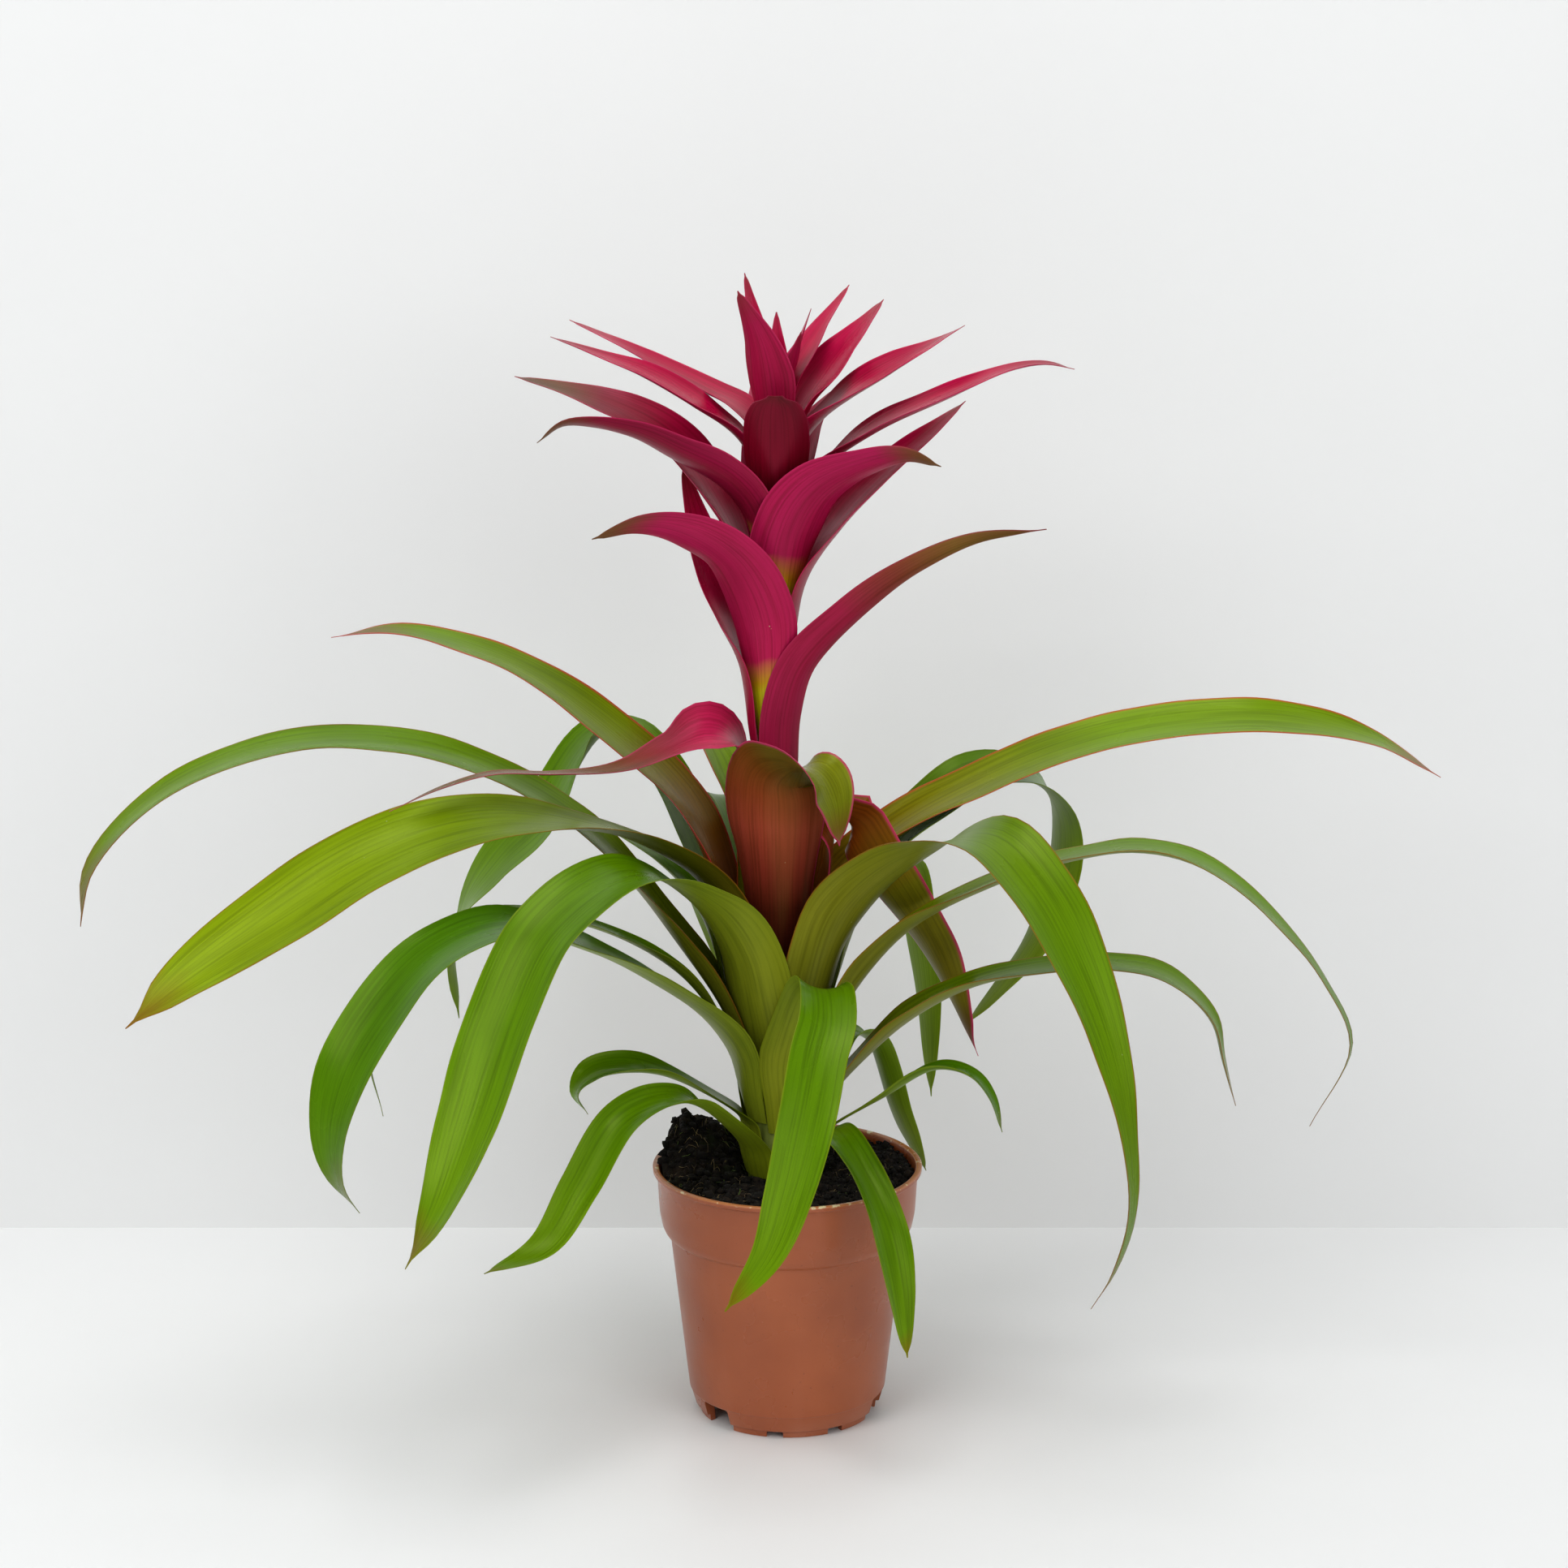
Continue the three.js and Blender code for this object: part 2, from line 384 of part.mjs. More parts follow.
--
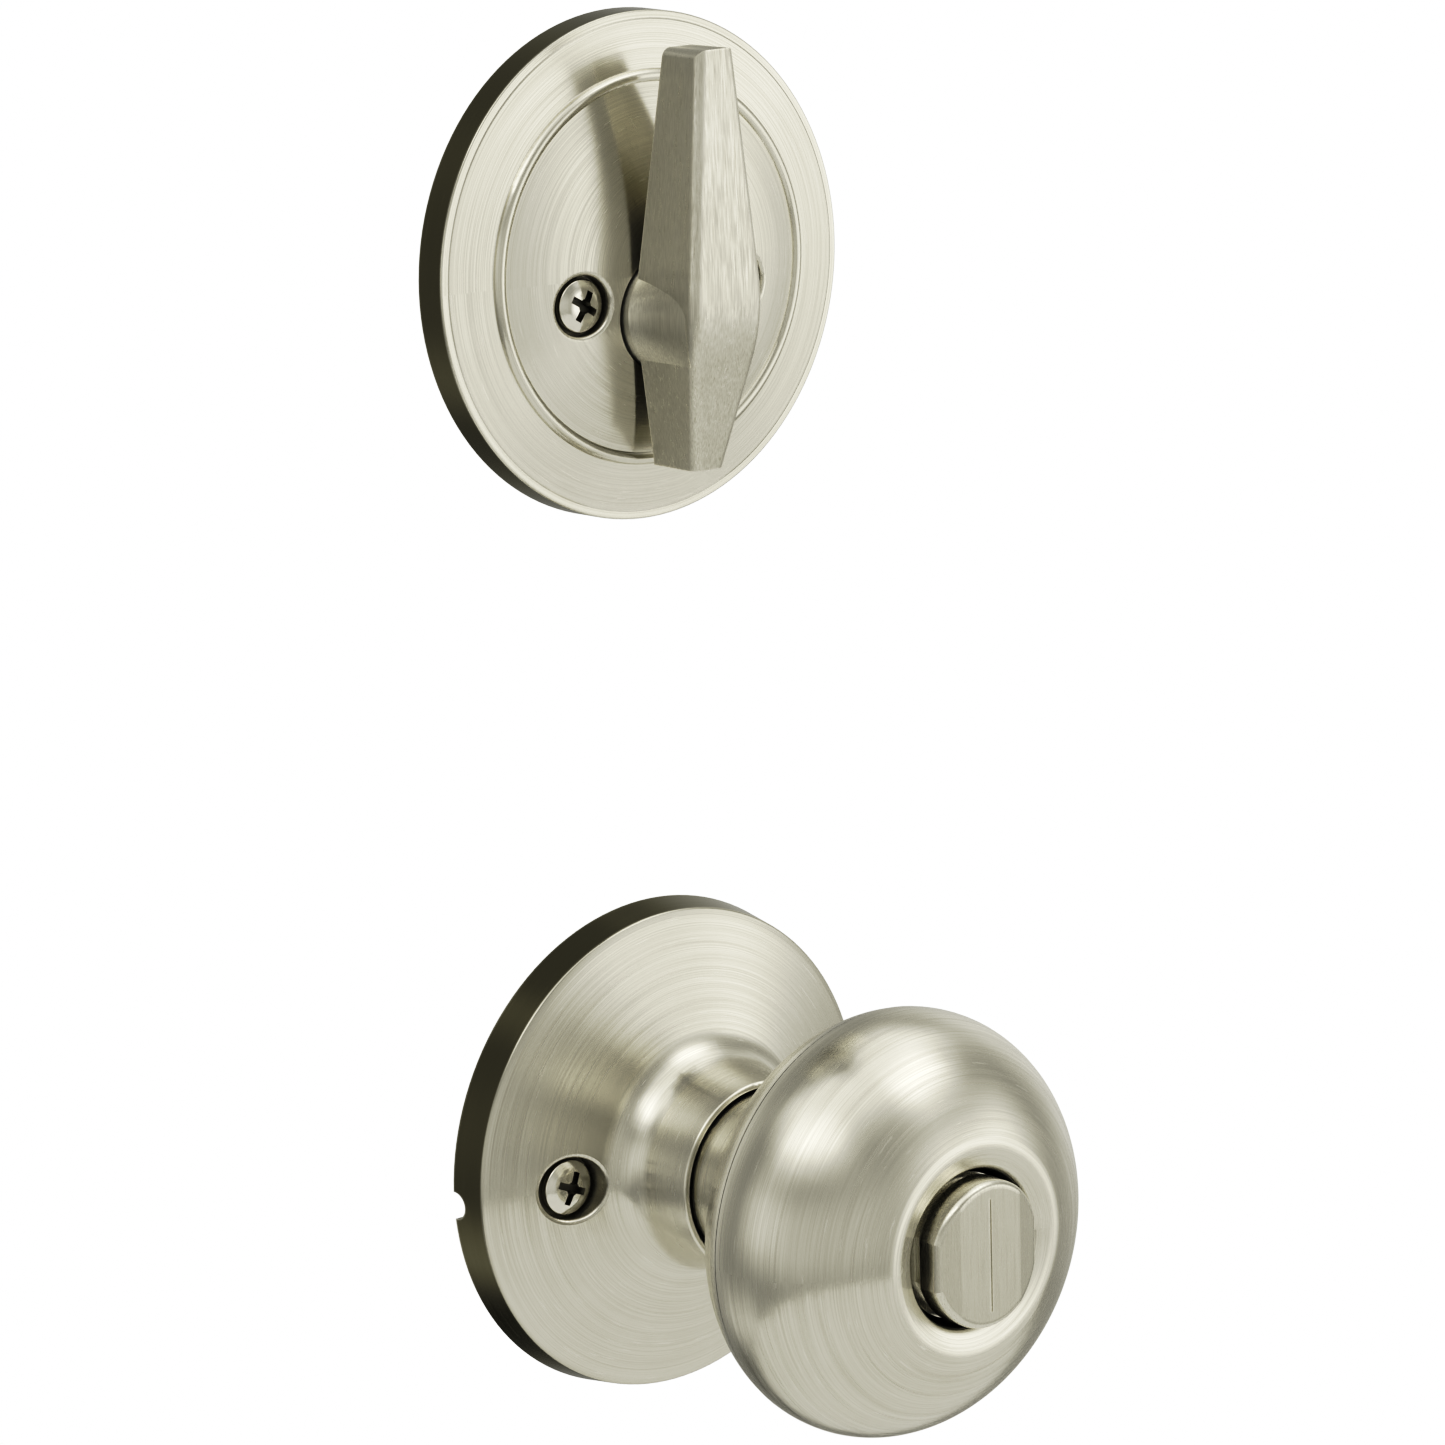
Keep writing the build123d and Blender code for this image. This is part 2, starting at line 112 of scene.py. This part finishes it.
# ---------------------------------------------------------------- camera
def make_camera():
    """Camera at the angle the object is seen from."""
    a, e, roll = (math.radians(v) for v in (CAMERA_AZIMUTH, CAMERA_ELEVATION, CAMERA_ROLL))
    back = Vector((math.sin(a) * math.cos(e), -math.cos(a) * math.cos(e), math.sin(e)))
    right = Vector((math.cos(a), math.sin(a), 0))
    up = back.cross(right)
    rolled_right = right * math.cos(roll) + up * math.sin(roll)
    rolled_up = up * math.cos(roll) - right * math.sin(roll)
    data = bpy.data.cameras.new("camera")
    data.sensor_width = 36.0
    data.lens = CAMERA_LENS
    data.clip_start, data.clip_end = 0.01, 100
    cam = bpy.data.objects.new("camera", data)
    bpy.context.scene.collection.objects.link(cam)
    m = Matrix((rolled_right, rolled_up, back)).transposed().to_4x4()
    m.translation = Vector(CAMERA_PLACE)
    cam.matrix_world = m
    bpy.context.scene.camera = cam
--
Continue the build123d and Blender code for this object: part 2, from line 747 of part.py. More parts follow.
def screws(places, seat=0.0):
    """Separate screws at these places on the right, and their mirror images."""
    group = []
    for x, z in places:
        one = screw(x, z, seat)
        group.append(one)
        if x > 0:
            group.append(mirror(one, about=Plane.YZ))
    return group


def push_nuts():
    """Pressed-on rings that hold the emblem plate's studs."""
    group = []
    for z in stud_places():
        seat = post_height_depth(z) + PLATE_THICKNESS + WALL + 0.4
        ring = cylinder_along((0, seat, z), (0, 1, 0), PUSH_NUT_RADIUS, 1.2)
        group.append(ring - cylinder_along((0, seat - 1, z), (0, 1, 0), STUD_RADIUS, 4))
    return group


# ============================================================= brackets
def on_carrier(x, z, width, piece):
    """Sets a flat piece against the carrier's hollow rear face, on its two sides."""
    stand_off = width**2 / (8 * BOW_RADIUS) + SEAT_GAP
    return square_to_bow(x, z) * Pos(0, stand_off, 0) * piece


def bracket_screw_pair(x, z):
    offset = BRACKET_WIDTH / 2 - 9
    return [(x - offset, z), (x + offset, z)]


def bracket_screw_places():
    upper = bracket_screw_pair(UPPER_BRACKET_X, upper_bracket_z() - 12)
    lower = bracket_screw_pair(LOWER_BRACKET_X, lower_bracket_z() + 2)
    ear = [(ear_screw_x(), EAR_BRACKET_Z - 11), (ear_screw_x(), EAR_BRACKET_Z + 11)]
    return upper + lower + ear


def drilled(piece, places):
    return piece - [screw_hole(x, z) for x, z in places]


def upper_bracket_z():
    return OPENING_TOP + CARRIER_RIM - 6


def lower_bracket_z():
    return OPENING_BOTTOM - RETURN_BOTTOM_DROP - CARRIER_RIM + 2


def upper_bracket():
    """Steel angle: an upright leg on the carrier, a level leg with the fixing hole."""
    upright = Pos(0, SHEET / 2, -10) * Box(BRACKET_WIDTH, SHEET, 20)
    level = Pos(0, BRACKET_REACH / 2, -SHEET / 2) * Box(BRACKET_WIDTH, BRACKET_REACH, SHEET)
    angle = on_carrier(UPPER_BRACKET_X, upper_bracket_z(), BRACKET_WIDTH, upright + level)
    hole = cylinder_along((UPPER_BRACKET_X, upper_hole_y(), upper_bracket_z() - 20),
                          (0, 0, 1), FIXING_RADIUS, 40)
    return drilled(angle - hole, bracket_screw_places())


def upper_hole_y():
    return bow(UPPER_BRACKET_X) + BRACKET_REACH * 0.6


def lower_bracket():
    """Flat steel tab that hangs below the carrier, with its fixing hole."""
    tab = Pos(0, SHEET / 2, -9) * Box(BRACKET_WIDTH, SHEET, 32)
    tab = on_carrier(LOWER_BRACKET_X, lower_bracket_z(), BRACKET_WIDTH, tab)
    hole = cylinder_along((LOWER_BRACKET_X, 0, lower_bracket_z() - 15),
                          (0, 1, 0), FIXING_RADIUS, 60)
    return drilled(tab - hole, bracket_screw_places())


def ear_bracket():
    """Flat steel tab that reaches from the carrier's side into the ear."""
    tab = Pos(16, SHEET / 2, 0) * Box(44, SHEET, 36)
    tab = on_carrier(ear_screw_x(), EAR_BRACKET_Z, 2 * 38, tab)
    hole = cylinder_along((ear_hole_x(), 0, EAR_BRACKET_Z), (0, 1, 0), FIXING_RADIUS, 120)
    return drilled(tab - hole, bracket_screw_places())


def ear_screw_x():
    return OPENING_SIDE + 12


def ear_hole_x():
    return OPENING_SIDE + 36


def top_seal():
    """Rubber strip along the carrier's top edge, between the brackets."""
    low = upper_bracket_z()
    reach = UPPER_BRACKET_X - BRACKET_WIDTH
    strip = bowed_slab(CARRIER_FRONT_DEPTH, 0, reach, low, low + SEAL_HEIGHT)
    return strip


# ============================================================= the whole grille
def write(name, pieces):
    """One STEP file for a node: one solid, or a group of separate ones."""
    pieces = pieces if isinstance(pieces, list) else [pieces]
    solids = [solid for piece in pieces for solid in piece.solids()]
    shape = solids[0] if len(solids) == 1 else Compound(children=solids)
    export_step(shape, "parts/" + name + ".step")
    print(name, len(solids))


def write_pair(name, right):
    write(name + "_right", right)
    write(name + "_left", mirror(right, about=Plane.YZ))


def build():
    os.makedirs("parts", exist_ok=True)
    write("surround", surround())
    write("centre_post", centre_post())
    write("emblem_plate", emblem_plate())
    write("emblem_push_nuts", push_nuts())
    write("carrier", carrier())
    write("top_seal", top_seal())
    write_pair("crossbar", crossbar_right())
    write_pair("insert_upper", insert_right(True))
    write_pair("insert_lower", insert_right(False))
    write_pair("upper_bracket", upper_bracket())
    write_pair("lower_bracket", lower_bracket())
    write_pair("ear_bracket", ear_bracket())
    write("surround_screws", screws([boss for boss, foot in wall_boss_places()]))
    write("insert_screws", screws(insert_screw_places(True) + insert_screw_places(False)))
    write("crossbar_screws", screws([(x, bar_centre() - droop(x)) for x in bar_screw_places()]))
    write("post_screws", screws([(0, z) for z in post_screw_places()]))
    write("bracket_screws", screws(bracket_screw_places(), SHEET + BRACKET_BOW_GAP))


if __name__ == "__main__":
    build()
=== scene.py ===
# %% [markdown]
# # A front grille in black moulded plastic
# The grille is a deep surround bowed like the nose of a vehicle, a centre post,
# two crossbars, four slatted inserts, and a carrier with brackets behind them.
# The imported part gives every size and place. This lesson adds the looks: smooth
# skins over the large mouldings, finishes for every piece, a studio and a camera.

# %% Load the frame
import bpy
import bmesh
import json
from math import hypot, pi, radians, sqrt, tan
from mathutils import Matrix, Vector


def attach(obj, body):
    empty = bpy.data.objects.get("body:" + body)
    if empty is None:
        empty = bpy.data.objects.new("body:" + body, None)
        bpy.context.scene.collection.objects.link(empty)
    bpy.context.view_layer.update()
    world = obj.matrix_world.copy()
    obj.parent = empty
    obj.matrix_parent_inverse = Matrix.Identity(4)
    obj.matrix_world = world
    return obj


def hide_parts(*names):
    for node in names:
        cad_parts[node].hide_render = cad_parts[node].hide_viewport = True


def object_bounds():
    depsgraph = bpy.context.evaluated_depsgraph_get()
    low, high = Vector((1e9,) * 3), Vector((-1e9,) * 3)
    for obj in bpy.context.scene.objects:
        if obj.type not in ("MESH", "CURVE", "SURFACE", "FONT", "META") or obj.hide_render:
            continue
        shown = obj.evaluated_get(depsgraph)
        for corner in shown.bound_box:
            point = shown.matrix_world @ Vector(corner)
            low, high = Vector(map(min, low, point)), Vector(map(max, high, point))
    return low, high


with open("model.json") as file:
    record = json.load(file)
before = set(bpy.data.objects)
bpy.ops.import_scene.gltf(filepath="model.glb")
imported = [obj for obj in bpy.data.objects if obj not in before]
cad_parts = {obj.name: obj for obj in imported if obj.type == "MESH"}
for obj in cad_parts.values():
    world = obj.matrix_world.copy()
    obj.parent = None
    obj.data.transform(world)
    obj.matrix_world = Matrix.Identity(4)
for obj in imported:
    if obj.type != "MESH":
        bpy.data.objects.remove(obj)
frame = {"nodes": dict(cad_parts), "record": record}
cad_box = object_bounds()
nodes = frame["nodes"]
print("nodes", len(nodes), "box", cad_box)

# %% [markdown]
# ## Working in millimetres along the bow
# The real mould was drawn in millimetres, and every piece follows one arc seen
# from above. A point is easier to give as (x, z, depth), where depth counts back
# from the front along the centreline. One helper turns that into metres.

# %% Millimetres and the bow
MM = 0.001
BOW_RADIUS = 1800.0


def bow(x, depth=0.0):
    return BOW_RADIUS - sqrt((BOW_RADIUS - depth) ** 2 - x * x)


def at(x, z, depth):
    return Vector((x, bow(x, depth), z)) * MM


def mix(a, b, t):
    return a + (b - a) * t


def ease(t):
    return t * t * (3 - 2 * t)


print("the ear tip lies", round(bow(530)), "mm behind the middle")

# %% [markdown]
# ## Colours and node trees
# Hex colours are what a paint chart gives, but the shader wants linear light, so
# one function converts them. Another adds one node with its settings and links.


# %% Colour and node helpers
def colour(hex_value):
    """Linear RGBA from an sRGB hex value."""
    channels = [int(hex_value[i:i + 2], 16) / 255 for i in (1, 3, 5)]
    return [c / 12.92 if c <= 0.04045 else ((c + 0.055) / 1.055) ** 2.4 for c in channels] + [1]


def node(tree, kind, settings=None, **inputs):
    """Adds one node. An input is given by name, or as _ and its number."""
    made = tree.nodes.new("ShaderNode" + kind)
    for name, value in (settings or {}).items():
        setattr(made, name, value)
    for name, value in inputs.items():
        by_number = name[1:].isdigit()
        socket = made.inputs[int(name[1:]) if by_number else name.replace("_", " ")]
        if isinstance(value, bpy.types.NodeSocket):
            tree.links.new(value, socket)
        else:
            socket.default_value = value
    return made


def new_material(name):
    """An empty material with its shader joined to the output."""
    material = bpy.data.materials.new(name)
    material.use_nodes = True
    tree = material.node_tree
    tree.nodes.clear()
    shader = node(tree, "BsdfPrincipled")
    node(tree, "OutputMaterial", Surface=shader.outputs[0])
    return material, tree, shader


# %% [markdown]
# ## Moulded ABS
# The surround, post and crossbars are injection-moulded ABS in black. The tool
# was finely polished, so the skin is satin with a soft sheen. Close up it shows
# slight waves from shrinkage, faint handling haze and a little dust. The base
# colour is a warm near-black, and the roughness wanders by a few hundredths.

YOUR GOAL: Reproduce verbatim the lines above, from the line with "low, high = Vector((1e9,)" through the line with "point = shown.matrix_world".

WRITTEN RESPONSE:
    low, high = Vector((1e9,) * 3), Vector((-1e9,) * 3)
    for obj in bpy.context.scene.objects:
        if obj.type not in ("MESH", "CURVE", "SURFACE", "FONT", "META") or obj.hide_render:
            continue
        shown = obj.evaluated_get(depsgraph)
        for corner in shown.bound_box:
            point = shown.matrix_world @ Vector(corner)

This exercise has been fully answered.